On a coordinate grid, point A is at \((1, 6)\) and point B is at \((5, 6)\). The two points are on the same:

  • A. x-axis
  • B. y-axis
  • C. Horizontal line
  • D. Vertical line
Full Answer Explanations Click to show all answers and explanations

Question 1

Answer: \((5, 3)\)

The x-coordinate is 5 (blocks east) and the y-coordinate is 3 (blocks north), so the coordinates are \((5, 3)\).

Question 2

Answer: 4 blocks

Both points have the same x-coordinate (2), so the distance is calculated using the y-coordinates: \(8 - 4 = 4\) blocks.

Question 3

Answer: 20 minutes spent reading 50 pages

The x-coordinate (20) represents minutes, and the y-coordinate (50) represents pages read. So 20 minutes of reading resulted in 50 pages.

Question 4

Answer: \((3, 1)\)

The first number tells how far to move right, and the second number tells how far to move up. Move \(3\) right and \(1\) up to get \((3,1)\).

Question 5

Answer: 32 cupcakes

The x-coordinate (4) is the number of hours, and the y-coordinate (32) is the number of cupcakes sold. So 32 cupcakes were sold.

Question 6

Answer: Horizontal line

Both points have the same y-coordinate (6), which means they lie on a horizontal line at height 6.

Connection to Standards

Solving Problems on the Coordinate Plane supports important Grade 5 math thinking because students are expected to students solve real-world problems that involve plotting and interpreting points on the coordinate plane. They connect graphing to patterns, measurement, and other mathematical concepts studied throughout the year.

Strong work in this topic means more than getting the answer.

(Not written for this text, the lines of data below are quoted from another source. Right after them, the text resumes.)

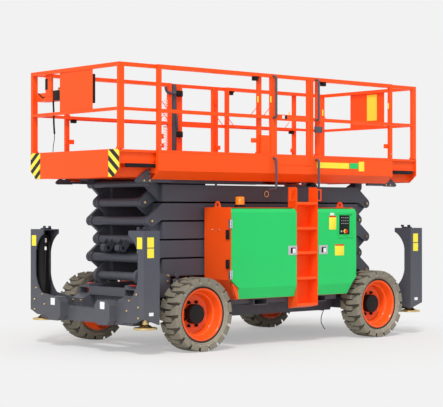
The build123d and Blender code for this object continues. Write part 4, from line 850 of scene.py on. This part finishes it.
class LIFT_OT_rails(LiftOperator, bpy.types.Operator):
    """Gussets, clamps, pins, latches, the cable duct and blank labels of the guard rails"""

    bl_idname = "lift.rails"
    bl_label = "Rail fittings"

    def clamp(self, x, side, lean, z):
        """Toggle clamp below a rail: a block and a hook."""
        y = side * (RAIL_FACE - 0.03)
        shapes = [soft_box((x - 0.035, y - 0.022, z - 0.05), (x + 0.035, y + 0.022, z - 0.001), 0.006)]
        near = x - lean * 0.04
        far = near - lean * 0.02
        hook = bend([(near, y, z - 0.02), (far, y, z), (far, y, z + 0.045)], 0.012)
        return shapes + [tube(hook, 0.009, (0, 1, 0), 10)]

    def gusset(self, x, side, lean, z):
        """Thin round brace from a post down to the rail below it."""
        y = side * (RAIL_FACE - 0.02)
        return tube([(x, y, z + 0.085), (x + lean * 0.085, y, z)], 0.0045, (0, 1, 0), 8)

    def duct(self):
        """Cable duct with two clamps and a bent hose at the right gate."""
        y = -RAIL_FACE + 0.05
        top, low = RAIL_TOP - 0.01, 2.26
        pole = soft_box((0.232, y - 0.022, low), (0.282, y + 0.022, top), 0.006)
        near = y + 0.045
        loop = bend([(0.43, near, top - 0.04), (0.42, near, top - 0.115), (0.27, near, top - 0.12)], 0.06)
        fall = bend([(0.25, y + 0.03, 2.86), (0.245, near, 2.74), (0.225, y + 0.03, 2.6)], 0.05)
        hose = tube(loop, 0.017, (0, 1, 0), 12)
        tail = tube(fall, 0.014, (0, 1, 0), 12)
        clamps = [soft_box((0.13, y - 0.03, z - 0.035), (0.232, y + 0.03, z + 0.04), 0.008)
                  for z in (3.07, 2.55)]
        piece("cable_duct", [pole, hose, tail], "grey enamel", "platform")
        piece("duct_clamps", clamps, "black plastic", "platform")
        slats, pitch = [], 0.0335
        for rise in pitch * np.arange(19):
            slats.append(soft_box((0.345, y - 0.01, 2.36 + rise), (0.425, y + 0.01, 2.383 + rise), 0.002))
        piece("pale_slats", slats, "pale plastic", "platform")

    def plates(self, face):
        """Junction box and blank labels on the platform's left face."""
        box = soft_box((-0.612, face, 2.526), (-0.505, face + 0.04, 2.6), 0.004)
        piece("junction_box", [box], "grey enamel", "platform")
        skin = face + 0.0045
        plates = [label((-1.113, face, 2.097), (-0.553, skin, 2.167))]
        plates.append(label((-1.385, face, 2.07), (-1.29, skin, 2.19)))
        green = [label((-1.278, face, 2.1), (-1.13, skin, 2.17))]
        piece("side_labels", plates, "yellow label", "platform")
        piece("green_label", green, "green enamel", "platform")

    def latches(self, face):
        """Pale latch and dark catch on each gate."""
        for name, x, side in (("left", -0.01, 1), ("right", -0.3, -1)):
            skin = face + 0.006
            pale = side_box(side, (x, face, 2.672), (x + 0.04, skin, 2.712), 0.002)
            dark = side_box(side, (x - 0.038, face, 2.672), (x - 0.002, skin, 2.712), 0.002)
            piece(f"gate_latch_{name}", [pale], "pale plastic", f"{name}_gate")
            piece(f"gate_catch_{name}", [dark], "black plastic", f"{name}_gate")

    def execute(self, context):
        clamps, gussets, stickers, pins, tabs = [], [], [], [], []
        face, high, low, mid = RAIL_FACE, RAIL_TOP - 0.043, 2.68, RAIL_TOP - 0.492
        # places along the machine, each with its side, the way it leans and its height
        clamp_spots = ((0.44, 1, 1, high), (-0.69, 1, -1, high), (-0.72, -1, 1, high), (-1.83, -1, 1, low),
                       (1.8, -1, -1, low))
        for spot in clamp_spots:
            clamps += self.clamp(*spot)
        gusset_spots = [(0.424, 1, 1), (0.221, 1, 1), (-0.64, 1, -1), (1.845, 1, -1), (-0.505, -1, -1),
                        (-0.7, -1, -1), (-1.8, -1, 1), (0.4, -1, 1)]
        gussets += [self.gusset(*spot, mid) for spot in gusset_spots]
        gussets.append(self.gusset(1.845, 1, -1, MID_RAIL - 0.09))
        sticker_spots = ((0.42, 2.885, 1), (0.213, 2.895, 1), (-0.653, 2.775, 1), (0.335, 2.96, -1),
                         (-1.82, 2.9, -1), (-1.837, 2.915, 1))
        for x, z, side in sticker_spots:
            ends = ((x - 0.011, face - 0.0005, z - 0.036), (x + 0.011, face + 0.001, z + 0.036))
            stickers.append(side_box(side, *ends, 0.0006, 1))
        for x in (1.84, 0.45, -0.49, -1.84):
            for _, side in SIDES:
                y = side * (face - 0.045)
                tabs.append(soft_box((x - 0.035, y - 0.012, 2.375), (x + 0.035, y + 0.012, 2.43), 0.006))
        for x in (1.885, -1.88):
            for _, side in SIDES:
                pins.append(rod((x, side * (face - 0.006), 2.3), (x, side * (face + 0.016), 2.3), 0.008, 12))
        piece("rail_clamps", clamps, "black plastic", "platform")
        piece("rail_gussets", gussets + tabs, "orange enamel", "platform")
        piece("rail_stickers", stickers, "yellow label", "platform")
        piece("rail_pins", pins, "silver steel", "platform")
        self.plates(face)
        self.latches(face)
        self.duct()
        return {"FINISHED"}


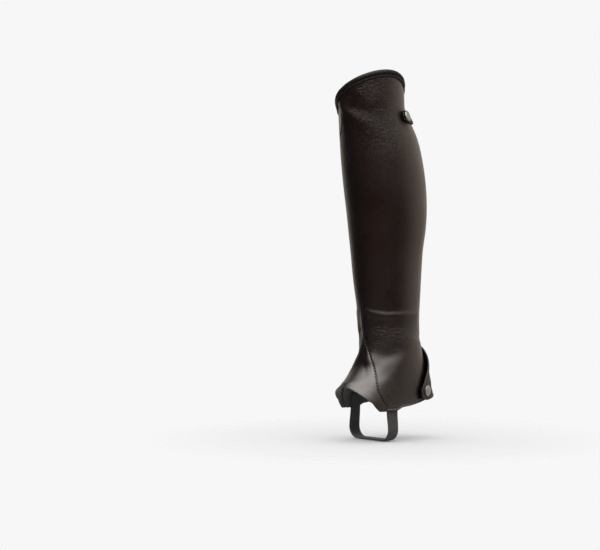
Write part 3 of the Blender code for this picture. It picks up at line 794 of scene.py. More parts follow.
# turn, height, half size in degrees and in millimetres, and how strongly shade is painted there
PAINTED_SHADE_SPOTS = [(104, 92, 10, 10, 1.0), (6, -208, 6, 9, 1.0), (60, -243, 24, 17, 0.25)]


def turned_edge(distance):
    """How much a turned and sewn edge raises the outer face."""
    return (0.35 * ease((TURNED - distance) / 1.5)
            - 0.4 * np.exp(-((distance - SEWN) / 0.75) ** 2))


away = from_front(wrap_turn)
raised = turned_edge(zip_distance) + np.where(away > SEAM_TURN + 2, turned_edge(foot_distance), 0)
raised = raised + (LIP_RISE * np.exp(-((foot_distance - LIP_AT) / LIP_WIDTH) ** 2)
                   * ease((away - LIP_FROM) / 4) * ease((LIP_TO - away) / 8))
# painted shade: down the front crease and at the spots above, the finish turns matt and mirrors
# nothing
dull = np.exp(-(line_distance(wrap_turn, wrap_height, FRONT_CREASE) / CREASE_SHADE_WIDTH) ** 2)
for at_turn, at_height, half_across, half_up, most in PAINTED_SHADE_SPOTS:
    dull = np.maximum(dull, most * np.exp(-(((wrap_turn - at_turn) / half_across) ** 2
                                            + ((wrap_height - at_height) / half_up) ** 2)))
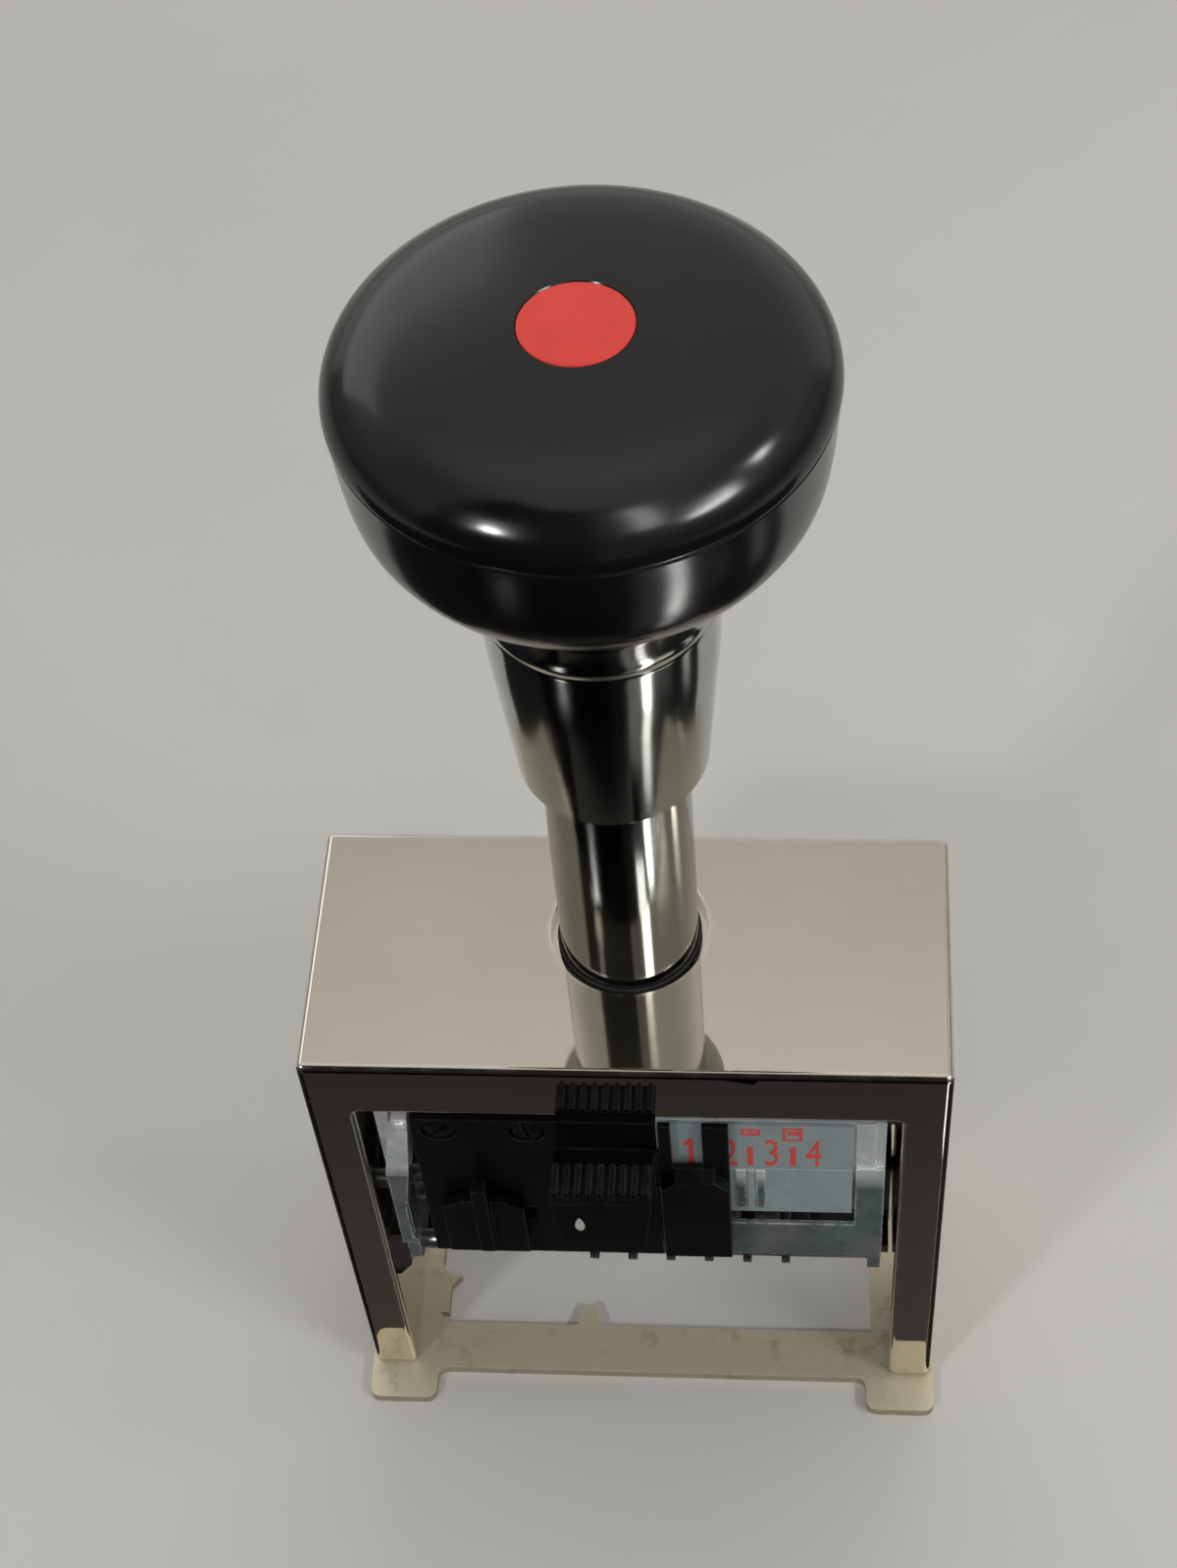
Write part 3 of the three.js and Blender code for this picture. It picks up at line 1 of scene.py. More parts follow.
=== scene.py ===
# %% [markdown]
# # A self-inking numbering machine
# A polished nickel U frame stands on a thin base plate. A black palm knob on
# a chromed collar pushes a head of six number wheels down through it. This
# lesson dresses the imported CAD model, piece by piece. The CAD says where each
# piece is and how it moves, and Blender gives it soft edges and a finish.

# %% Load the frame
import json
import math

import bmesh
import bpy
from mathutils import Matrix, Vector, noise


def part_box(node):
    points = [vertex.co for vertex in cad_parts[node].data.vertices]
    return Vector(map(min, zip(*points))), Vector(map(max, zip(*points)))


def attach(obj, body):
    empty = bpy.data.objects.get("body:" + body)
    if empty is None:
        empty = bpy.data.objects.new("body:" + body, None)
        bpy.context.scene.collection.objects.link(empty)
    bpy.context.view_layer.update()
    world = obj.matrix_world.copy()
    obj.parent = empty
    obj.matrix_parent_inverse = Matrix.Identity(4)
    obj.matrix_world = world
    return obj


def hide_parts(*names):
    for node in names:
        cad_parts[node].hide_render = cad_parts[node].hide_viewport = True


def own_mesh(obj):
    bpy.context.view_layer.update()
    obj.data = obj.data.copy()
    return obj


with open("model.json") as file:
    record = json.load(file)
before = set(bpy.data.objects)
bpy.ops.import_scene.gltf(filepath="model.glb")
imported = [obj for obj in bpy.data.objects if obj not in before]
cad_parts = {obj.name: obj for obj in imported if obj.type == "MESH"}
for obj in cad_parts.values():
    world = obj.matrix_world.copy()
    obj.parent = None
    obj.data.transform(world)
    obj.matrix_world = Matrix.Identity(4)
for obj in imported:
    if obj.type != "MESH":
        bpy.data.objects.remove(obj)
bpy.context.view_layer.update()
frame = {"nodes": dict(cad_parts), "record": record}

# %% [markdown]
# ## The camera
# The picture was taken by hand from above and in front, with the camera
# rolled a little. A camera can be placed by eye, or solved from edges whose
# real size is known. It was solved here: the frame's edges and the round
# knob, collar and tube give its place, its turn and its lens.

# %% Camera
MM = 0.001
CAMERA_AT = (20.46, -164.575, 323.68)
CAMERA_AZIMUTH = -7.985
CAMERA_DOWN = 53.017
CAMERA_ROLL = -5.897
LENS = 83.75
SENSOR = 36


def camera_axes(azimuth, down, roll):
    """The camera's right, up and backward directions."""
    a, d, r = (math.radians(v) for v in (azimuth, down, roll))
    forward = Vector((math.sin(a) * math.cos(d), math.cos(a) * math.cos(d), -math.sin(d)))
    level = forward.cross(Vector((0, 0, 1))).normalized()
    upright = level.cross(forward)
    right = math.cos(r) * level + math.sin(r) * upright
    up = -math.sin(r) * level + math.cos(r) * upright
    return right, up, -forward


lens_data = bpy.data.cameras.new("camera")
lens_data.sensor_fit = "HORIZONTAL"
lens_data.sensor_width = SENSOR
lens_data.lens = LENS
lens_data.clip_start = 0.01
camera = bpy.data.objects.new("camera", lens_data)
bpy.context.scene.collection.objects.link(camera)
turn = Matrix(camera_axes(CAMERA_AZIMUTH, CAMERA_DOWN, CAMERA_ROLL)).transposed()
camera.matrix_world = Matrix.Translation(Vector(CAMERA_AT) * MM) @ turn.to_4x4()
bpy.context.scene.camera = camera
print("camera at", [round(v, 4) for v in camera.location])

# %% [markdown]
# ## Working in the CAD's millimetres
# The drawing has its origin under the middle of the frame, and the packed
# model's origin is under the middle of its whole outline, 1.075 mm further
# forward. One matrix takes every new mesh from the drawing to the scene.

# %% From the drawing to the scene
SHIFT_Y = -1.075
TO_SCENE = Matrix.Translation((0, SHIFT_Y * MM, 0)) @ Matrix.Scale(MM, 4)
AXIS_Y = 3
BODY_OF = {
    node: body
    for body, nodes in frame["record"]["behaviour"]["bodies"].items()
    for node in nodes
}


def new_piece(name, bm):
    """A scene object from a bmesh drawn in millimetres."""
    bmesh.ops.recalc_face_normals(bm, faces=bm.faces)
    bmesh.ops.transform(bm, matrix=TO_SCENE, verts=bm.verts)
    mesh = bpy.data.meshes.new(name)
    bm.to_mesh(mesh)
    bm.free()
    piece = bpy.data.objects.new(name, mesh)
    bpy.context.scene.collection.objects.link(piece)
    return piece


def settle(piece):
    """Applies the piece's modifiers to its mesh."""
    graph = bpy.context.evaluated_depsgraph_get()
    done = bpy.data.meshes.new_from_object(piece.evaluated_get(graph))
    done.name = piece.name
    old = piece.data
    piece.modifiers.clear()
    piece.data = done
    bpy.data.meshes.remove(old)
    return piece


print("bodies:", ", ".join(sorted(set(BODY_OF.values()))))

# %% [markdown]
# ## Turned pieces
# Most of this machine came off a lathe: tube, collar, knob, shafts, washers.
# A turned piece is a profile swept round an axis. A Screw modifier could do
# it, but a few lines of mesh code give full control of the ring count, and a
# real corner is never quite sharp, so each corner of a profile gets a small
# radius that catches a line of light.

# %% Profiles and turning
FINE_STEPS = 128
SHAFT_STEPS = 48


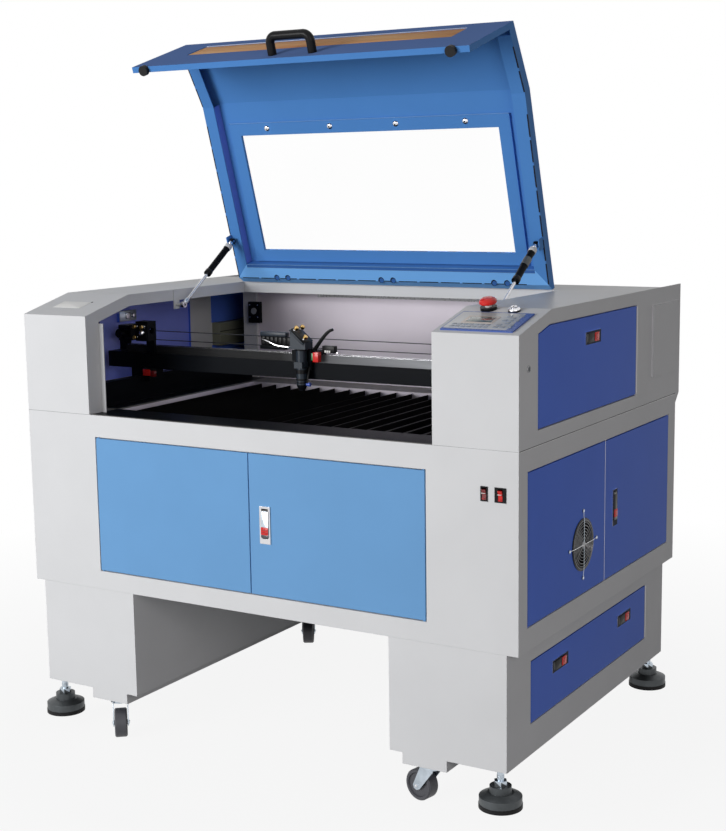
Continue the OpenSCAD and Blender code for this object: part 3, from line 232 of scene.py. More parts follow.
CORNERS = ("front_left", "front_right", "rear_left", "rear_right")
for corner in CORNERS:
    FINISH["zinc"].append("caster_fork_" + corner)
    FINISH["tread"].append("caster_wheel_" + corner)
    FINISH["foot"].append("levelling_foot_" + corner)
for key, names in FINISH.items():
    for name in names:
        NODES[name].data.materials.clear()
        NODES[name].data.materials.append(M[key])


def touch(node, key, chosen):
    """Gives another finish to a CAD node's faces whose centre, in millimetres, and normal are chosen."""
    mesh = NODES[node].data
    mesh.materials.append(M[key])
    for face in mesh.polygons:
        if chosen(face.center * 1000, face.normal):
            face.material_index = len(mesh.materials) - 1


# ---------------------------------------------------------------- shapes

def place(origin, x, y):
    """A frame at origin, in millimetres, with those two axes. Its z is x cross y."""
    x, y = Vector(x).normalized(), Vector(y).normalized()
    return Matrix.Translation(origin) @ Matrix((x, y, x.cross(y))).transposed().to_4x4()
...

Students should be able to model the idea, explain the reasoning, choose an efficient strategy, and apply the concept in classwork and real situations.

Summary

Solving Problems on the Coordinate Plane gets easier when students read the model, track what each number means, and explain why the answer fits the situation.

GOLDEN RULE

Read x first, y second, and connect every point to its meaning.